DATA:

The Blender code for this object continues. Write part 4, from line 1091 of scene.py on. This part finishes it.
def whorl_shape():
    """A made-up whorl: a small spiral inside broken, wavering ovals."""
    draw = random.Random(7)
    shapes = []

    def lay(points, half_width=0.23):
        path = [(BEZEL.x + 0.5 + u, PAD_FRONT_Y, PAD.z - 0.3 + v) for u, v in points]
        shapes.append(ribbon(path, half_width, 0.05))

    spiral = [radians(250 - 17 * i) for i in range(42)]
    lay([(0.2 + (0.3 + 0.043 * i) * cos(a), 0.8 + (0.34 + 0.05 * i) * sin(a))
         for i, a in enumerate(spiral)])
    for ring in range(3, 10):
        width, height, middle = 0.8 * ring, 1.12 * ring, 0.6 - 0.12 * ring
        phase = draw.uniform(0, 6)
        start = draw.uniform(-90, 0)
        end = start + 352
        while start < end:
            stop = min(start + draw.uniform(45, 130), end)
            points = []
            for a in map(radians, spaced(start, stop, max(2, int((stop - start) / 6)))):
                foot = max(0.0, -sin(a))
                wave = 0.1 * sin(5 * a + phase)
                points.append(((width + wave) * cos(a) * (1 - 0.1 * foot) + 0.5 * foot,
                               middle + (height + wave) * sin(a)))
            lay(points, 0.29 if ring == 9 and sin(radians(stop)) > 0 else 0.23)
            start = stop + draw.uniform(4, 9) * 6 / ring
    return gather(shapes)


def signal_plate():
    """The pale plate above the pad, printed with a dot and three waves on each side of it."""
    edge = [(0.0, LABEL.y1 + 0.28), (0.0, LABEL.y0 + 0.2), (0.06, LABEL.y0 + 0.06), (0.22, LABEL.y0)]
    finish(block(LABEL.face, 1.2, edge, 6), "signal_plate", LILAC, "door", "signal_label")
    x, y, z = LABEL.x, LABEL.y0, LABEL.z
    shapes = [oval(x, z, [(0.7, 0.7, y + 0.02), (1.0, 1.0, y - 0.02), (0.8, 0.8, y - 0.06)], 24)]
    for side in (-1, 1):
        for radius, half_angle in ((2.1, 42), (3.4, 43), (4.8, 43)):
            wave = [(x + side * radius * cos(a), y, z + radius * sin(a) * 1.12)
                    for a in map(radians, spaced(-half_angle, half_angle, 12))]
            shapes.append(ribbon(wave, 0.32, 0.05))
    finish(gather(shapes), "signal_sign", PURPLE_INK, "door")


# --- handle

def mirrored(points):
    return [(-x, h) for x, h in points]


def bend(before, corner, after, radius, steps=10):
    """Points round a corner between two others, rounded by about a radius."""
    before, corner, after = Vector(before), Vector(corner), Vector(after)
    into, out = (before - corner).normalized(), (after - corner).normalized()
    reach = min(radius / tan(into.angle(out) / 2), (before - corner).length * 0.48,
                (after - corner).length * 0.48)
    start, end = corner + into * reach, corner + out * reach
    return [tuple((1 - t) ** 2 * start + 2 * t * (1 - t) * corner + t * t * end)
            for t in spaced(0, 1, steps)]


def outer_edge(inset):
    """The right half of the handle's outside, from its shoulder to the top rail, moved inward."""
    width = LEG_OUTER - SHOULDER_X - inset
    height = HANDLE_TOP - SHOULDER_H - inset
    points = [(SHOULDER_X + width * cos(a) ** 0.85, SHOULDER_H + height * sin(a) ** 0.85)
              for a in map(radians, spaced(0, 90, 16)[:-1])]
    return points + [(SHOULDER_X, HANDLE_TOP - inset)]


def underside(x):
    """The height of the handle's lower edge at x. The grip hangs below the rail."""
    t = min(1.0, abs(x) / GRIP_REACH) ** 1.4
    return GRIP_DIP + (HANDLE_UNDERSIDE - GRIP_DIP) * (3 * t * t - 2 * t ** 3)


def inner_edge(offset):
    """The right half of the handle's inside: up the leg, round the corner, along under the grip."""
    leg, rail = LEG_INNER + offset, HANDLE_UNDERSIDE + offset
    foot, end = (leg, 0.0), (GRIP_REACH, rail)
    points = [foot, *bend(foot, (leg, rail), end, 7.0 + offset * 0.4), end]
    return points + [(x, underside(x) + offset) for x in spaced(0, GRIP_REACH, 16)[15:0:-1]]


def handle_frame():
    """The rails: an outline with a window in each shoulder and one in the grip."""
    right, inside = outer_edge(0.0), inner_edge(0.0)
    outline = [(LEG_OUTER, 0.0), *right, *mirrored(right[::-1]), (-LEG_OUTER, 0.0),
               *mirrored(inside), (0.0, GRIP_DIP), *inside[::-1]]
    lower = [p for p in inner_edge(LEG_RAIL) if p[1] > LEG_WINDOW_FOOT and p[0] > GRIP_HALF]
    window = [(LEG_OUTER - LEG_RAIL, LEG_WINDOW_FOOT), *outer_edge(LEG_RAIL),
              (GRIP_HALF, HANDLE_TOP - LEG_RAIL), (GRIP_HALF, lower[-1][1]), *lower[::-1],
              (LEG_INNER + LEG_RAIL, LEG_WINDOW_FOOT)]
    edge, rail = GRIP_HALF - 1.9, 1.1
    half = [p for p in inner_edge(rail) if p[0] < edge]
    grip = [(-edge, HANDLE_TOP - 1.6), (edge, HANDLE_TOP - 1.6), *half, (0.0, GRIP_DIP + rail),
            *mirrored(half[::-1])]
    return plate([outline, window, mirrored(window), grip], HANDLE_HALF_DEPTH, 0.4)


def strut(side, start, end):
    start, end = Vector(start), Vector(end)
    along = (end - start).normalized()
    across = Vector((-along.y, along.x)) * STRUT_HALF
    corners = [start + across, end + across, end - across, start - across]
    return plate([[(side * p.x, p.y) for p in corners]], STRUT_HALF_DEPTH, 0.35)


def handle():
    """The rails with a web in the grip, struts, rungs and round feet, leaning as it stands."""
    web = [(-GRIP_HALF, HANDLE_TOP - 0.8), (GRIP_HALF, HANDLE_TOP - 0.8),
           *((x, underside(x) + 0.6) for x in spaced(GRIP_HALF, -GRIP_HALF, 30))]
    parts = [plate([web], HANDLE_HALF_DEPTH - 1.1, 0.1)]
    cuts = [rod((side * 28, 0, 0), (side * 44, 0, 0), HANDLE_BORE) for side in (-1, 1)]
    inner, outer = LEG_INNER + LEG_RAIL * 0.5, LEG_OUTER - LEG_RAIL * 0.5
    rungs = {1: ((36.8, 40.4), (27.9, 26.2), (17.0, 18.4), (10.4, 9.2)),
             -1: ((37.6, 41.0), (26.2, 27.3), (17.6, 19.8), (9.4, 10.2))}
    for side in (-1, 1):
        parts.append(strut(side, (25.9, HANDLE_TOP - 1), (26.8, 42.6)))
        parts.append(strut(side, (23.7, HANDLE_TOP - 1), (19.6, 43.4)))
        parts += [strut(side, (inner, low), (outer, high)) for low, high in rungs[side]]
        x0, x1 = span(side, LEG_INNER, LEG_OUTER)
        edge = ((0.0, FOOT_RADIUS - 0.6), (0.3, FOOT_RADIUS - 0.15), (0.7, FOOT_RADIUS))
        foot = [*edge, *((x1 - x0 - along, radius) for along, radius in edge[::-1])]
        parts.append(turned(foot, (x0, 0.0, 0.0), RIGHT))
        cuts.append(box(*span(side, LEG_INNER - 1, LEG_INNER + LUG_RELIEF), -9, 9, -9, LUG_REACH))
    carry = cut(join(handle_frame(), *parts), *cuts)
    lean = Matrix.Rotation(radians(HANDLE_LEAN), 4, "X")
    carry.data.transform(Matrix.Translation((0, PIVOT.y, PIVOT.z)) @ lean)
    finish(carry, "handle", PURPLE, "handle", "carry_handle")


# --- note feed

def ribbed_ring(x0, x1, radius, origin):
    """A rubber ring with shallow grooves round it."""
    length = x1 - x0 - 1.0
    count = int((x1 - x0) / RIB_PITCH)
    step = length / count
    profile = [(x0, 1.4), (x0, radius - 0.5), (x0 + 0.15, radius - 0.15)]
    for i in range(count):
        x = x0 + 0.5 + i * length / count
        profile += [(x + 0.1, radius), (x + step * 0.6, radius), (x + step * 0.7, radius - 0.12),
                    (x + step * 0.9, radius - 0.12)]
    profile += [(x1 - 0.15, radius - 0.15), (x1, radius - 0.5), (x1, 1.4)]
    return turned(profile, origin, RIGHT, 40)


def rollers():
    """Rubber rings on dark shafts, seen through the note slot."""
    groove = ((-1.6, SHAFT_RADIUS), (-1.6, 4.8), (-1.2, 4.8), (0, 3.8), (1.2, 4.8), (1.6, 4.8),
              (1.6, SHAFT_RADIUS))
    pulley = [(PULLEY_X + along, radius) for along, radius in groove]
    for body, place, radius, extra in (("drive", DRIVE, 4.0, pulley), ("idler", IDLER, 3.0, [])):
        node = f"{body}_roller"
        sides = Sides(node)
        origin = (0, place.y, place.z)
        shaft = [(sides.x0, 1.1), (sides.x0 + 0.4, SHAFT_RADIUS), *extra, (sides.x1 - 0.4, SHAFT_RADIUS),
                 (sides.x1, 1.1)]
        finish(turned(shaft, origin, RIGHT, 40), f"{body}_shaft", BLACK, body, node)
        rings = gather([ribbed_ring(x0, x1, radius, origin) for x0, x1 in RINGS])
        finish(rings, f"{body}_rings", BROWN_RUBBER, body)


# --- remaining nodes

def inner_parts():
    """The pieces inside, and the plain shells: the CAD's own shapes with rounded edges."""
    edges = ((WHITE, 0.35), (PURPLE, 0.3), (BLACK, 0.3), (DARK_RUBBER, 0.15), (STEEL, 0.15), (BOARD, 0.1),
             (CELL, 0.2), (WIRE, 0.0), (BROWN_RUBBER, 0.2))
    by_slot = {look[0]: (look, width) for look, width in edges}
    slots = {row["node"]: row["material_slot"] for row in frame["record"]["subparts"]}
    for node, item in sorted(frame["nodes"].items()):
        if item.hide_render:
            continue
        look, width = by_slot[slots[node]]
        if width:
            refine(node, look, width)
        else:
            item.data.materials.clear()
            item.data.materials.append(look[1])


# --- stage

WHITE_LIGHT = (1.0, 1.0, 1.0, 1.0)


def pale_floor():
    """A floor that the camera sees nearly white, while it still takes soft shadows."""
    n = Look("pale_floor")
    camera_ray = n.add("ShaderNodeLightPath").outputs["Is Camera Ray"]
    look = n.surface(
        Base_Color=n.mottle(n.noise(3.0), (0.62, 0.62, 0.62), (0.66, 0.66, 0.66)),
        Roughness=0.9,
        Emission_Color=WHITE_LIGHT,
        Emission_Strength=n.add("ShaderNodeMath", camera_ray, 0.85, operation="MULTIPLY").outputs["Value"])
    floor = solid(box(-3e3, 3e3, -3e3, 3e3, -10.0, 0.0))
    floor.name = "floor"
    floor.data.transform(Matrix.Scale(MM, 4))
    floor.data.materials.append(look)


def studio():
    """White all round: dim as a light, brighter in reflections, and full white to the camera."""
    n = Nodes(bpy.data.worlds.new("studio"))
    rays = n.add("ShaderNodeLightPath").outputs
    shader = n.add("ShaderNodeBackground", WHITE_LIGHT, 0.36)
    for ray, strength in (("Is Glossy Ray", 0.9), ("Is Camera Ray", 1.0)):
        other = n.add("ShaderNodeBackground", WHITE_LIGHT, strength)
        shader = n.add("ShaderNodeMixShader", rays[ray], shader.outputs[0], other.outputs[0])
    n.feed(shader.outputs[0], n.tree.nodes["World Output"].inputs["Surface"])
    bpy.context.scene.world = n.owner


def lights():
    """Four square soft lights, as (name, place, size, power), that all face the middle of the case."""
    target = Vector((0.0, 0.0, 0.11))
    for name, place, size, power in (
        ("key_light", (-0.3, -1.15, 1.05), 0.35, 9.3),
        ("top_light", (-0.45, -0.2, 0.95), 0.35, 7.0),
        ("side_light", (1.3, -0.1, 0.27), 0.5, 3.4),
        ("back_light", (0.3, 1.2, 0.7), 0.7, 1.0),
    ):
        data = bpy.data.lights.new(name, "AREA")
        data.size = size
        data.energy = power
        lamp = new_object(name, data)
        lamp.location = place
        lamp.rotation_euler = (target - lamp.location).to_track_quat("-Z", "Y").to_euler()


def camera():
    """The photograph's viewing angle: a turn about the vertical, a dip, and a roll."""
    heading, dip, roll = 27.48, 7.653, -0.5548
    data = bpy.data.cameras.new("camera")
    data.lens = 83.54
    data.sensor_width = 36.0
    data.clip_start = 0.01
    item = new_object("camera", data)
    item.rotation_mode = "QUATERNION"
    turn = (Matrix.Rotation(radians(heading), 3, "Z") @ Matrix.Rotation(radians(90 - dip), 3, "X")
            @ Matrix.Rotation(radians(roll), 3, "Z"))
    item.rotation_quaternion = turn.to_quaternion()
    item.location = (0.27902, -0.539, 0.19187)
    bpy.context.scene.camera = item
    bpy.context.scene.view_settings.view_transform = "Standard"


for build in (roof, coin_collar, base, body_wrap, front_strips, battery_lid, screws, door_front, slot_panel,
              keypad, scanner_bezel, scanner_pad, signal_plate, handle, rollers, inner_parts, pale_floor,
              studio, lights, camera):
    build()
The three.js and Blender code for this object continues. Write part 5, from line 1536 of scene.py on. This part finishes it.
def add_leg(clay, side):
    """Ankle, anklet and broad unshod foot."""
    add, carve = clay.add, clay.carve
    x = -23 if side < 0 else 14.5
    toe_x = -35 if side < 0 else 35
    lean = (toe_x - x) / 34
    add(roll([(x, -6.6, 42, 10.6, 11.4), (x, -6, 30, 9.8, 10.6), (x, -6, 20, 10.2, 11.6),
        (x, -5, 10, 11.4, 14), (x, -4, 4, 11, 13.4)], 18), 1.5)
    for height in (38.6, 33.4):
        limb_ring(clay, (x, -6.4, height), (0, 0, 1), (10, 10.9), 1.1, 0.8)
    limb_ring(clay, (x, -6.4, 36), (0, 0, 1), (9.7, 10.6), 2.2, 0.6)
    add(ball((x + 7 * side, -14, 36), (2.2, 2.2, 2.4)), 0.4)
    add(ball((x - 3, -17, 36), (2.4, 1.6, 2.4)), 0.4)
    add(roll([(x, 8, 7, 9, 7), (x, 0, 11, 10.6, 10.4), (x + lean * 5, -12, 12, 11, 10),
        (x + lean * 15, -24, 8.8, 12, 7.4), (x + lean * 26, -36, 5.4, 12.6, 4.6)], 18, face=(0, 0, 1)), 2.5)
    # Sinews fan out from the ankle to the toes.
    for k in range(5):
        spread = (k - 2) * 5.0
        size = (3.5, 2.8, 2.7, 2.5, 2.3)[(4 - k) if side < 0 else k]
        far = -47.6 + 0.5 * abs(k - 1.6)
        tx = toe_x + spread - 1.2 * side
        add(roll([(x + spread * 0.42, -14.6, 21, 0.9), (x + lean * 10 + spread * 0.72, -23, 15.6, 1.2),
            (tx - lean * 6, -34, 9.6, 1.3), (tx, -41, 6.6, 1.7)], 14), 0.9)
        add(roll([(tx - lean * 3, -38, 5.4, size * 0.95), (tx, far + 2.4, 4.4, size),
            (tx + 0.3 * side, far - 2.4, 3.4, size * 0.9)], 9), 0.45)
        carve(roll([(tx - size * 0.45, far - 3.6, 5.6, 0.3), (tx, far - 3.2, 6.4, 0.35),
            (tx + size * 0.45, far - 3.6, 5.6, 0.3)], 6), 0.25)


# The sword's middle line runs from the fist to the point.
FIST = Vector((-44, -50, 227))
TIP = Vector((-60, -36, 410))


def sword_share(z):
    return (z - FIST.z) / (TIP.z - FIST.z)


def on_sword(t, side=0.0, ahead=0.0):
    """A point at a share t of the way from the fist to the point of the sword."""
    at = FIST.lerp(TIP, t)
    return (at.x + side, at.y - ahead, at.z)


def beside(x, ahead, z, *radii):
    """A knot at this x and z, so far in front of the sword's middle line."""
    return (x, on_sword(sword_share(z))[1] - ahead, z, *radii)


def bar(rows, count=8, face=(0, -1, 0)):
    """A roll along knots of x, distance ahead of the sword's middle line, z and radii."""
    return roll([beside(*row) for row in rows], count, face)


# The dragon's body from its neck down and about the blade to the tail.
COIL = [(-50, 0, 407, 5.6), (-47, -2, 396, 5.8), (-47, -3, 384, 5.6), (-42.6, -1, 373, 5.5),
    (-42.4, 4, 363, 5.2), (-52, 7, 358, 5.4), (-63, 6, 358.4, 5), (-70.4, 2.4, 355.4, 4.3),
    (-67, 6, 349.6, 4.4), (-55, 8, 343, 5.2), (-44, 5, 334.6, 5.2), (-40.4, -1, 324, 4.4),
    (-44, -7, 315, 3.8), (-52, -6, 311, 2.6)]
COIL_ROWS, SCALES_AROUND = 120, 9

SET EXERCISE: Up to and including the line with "return gather(shapes)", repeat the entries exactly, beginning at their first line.

FINAL RESULT:
The Blender code for this object continues. Write part 4, from line 1091 of scene.py on. This part finishes it.
def whorl_shape():
    """A made-up whorl: a small spiral inside broken, wavering ovals."""
    draw = random.Random(7)
    shapes = []

    def lay(points, half_width=0.23):
        path = [(BEZEL.x + 0.5 + u, PAD_FRONT_Y, PAD.z - 0.3 + v) for u, v in points]
        shapes.append(ribbon(path, half_width, 0.05))

    spiral = [radians(250 - 17 * i) for i in range(42)]
    lay([(0.2 + (0.3 + 0.043 * i) * cos(a), 0.8 + (0.34 + 0.05 * i) * sin(a))
         for i, a in enumerate(spiral)])
    for ring in range(3, 10):
        width, height, middle = 0.8 * ring, 1.12 * ring, 0.6 - 0.12 * ring
        phase = draw.uniform(0, 6)
        start = draw.uniform(-90, 0)
        end = start + 352
        while start < end:
            stop = min(start + draw.uniform(45, 130), end)
            points = []
            for a in map(radians, spaced(start, stop, max(2, int((stop - start) / 6)))):
                foot = max(0.0, -sin(a))
                wave = 0.1 * sin(5 * a + phase)
                points.append(((width + wave) * cos(a) * (1 - 0.1 * foot) + 0.5 * foot,
                               middle + (height + wave) * sin(a)))
            lay(points, 0.29 if ring == 9 and sin(radians(stop)) > 0 else 0.23)
            start = stop + draw.uniform(4, 9) * 6 / ring
    return gather(shapes)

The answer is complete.